Breaking Bounds, with dancers Daniel Ezralow and Ashley Rowland
Q:  So beyond the pairs, how did you decide on the order in which the photographs would appear in the book?

A: I can’t say it was haphazard, because it was planned, but it was not planned to have an order…You can’t have too many similar photos together.

Q: In her Washington Post review of your book, Sarah L.Kaufman writes, "Greenfield coaxes from them [the dancers] a seductive balance of wildness and calm." What are you looking for when you take a photograph?

Jye-Hwei Lin
A: I’m really looking to make a magical, poetic moment. Nothing to do with a performance. I don’t plan my photos in advance, or go into the session with any fixed idea or layout.

That’s what’s so exciting for me. The pictures are collaborations with the dancers. They take me beyond my imagination. If I knew what the photo was going to look like, I wouldn’t bother to take the picture.

Much of the process is out of my control--the way a scarf lofts in the air, the reflections caught in my mirrors, etc. I always want the dancer to look as though there is a purpose to her movements, an implicit narrative that the viewer imagines. The dancers’ soft expressions and gestures are the most important.

Natalie Deryn Johnson
Q: Can you discuss the changes in your work?


A: I am very excited about my newest series, which I have titled “One to One.”  Instead of dancers caught in mid-flight, they are grounded and set against a dark background, with a single overhead light.

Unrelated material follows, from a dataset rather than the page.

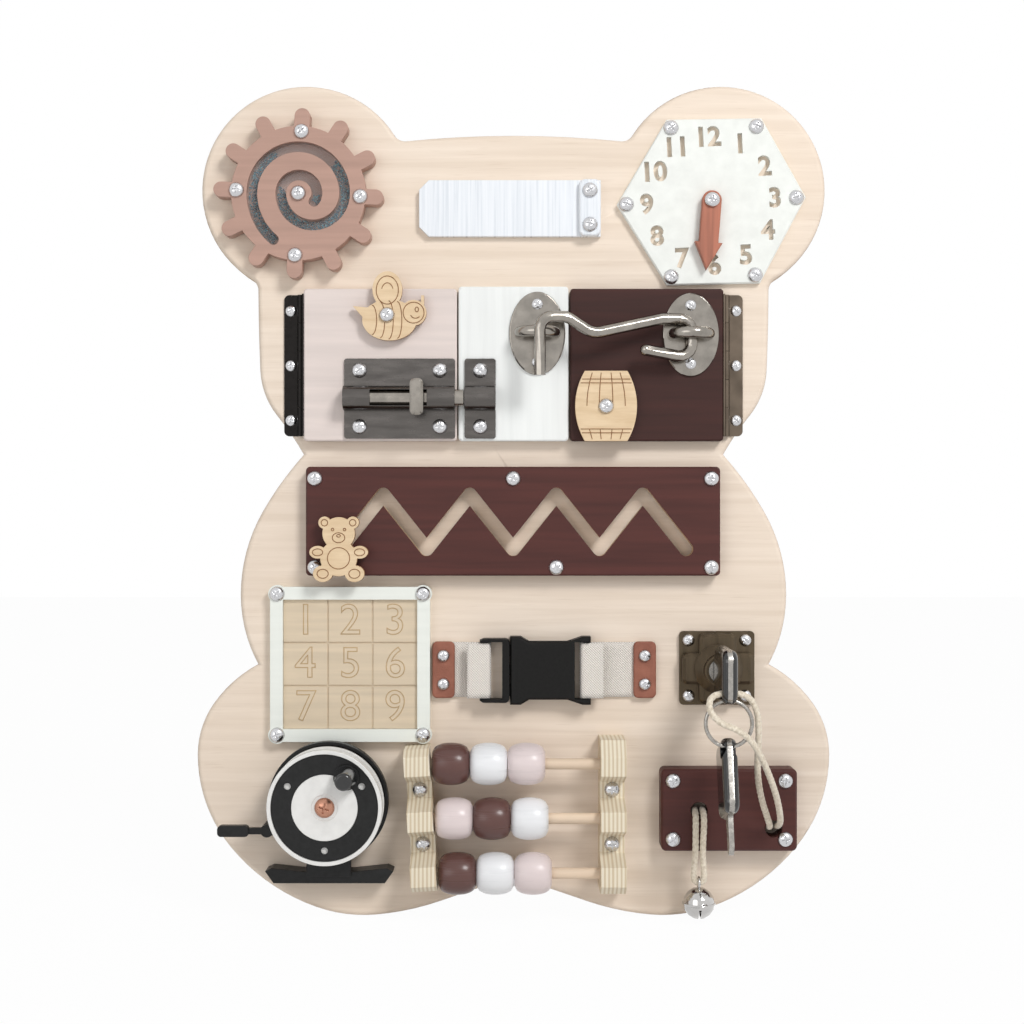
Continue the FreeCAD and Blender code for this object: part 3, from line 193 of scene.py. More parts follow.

The solo dancers are improvising, as if in a private moment. Sometimes they are caught in a whirlwind of scarves, or feathers or strings... We print these photos 3 feet by 4 feet, revealing subtle details that are only visible at that scale.

The viewer’s engagement with these large-format images is as though they were entering the dancer’s space and watching the movements as they happen. One third of the photos included in Lois Greenfield: Moving Still are from this series.

Paul Zivkovich
Q: How did you get involved with dance photography?

A: I stumbled into dance photography when I was a photojournalist working for newspapers in the 1970s. But I didn’t want to just document what the audience could see on the stage.

Instead I wanted to fuse my medium—photography--with my subject matter—dance--to capture moments and create images that could only be seen as a photograph—a perfect merger of two somewhat incompatible art forms.

Dance happens in space and time, and is meant to exist as a flow. Photography is a guillotine that captures one second. It transforms the moving dancer into sculpture.

Anna Venizelos and Sara Joel
In order to pursue this approach, I brought dancers to my photography studio where they could experiment for the camera.
For 20 years I was working for the Village Voice, and my editor encouraged this exploration of capturing movement happening so fast that the eye can’t see it.

Q: What are you working on now?

A: We are still very involved with the book. We had the first of the exhibitions coordinated with the book at Jacob’s Pillow. It’s going now to St. Petersburg, Russia, and Shenzhen, China.

Q: Anything else we should know?

A:  I don’t use photoshop to combine or reconfigure images. All my shots are single frame, in camera photos. I use the same  manual Hasselblad camera that I had since the ‘80s,  and I shoot only one image at a time.

I do not shoot in bursts, but wait and choose the exact split second I want and shoot that. Then I ask the dancer to regroup and do that phrase, or something different, again and again.

I give small group workshops in my studio. I bring in dancers that I work with, and the photographers use my Hasselblad camera and Broncolor strobes.

The most exciting part for me is that the photographers, whether they are beginners or professional, get to discover and enhance their own creative process.

Also, my Breaking Bounds wall calendar, published by Chronicle Books, which was published for 20 years, is now back, and on sale. The calendar actually starts in September 2016 and runs through the end of 2017.

--Interview with Deborah Kalb

1 comment:

  1. These images are breathtaking. It's hard to believe they're single-shot images, especially in this age of "hold down the digital camera button and hope for the best." Thank you for sharing your process!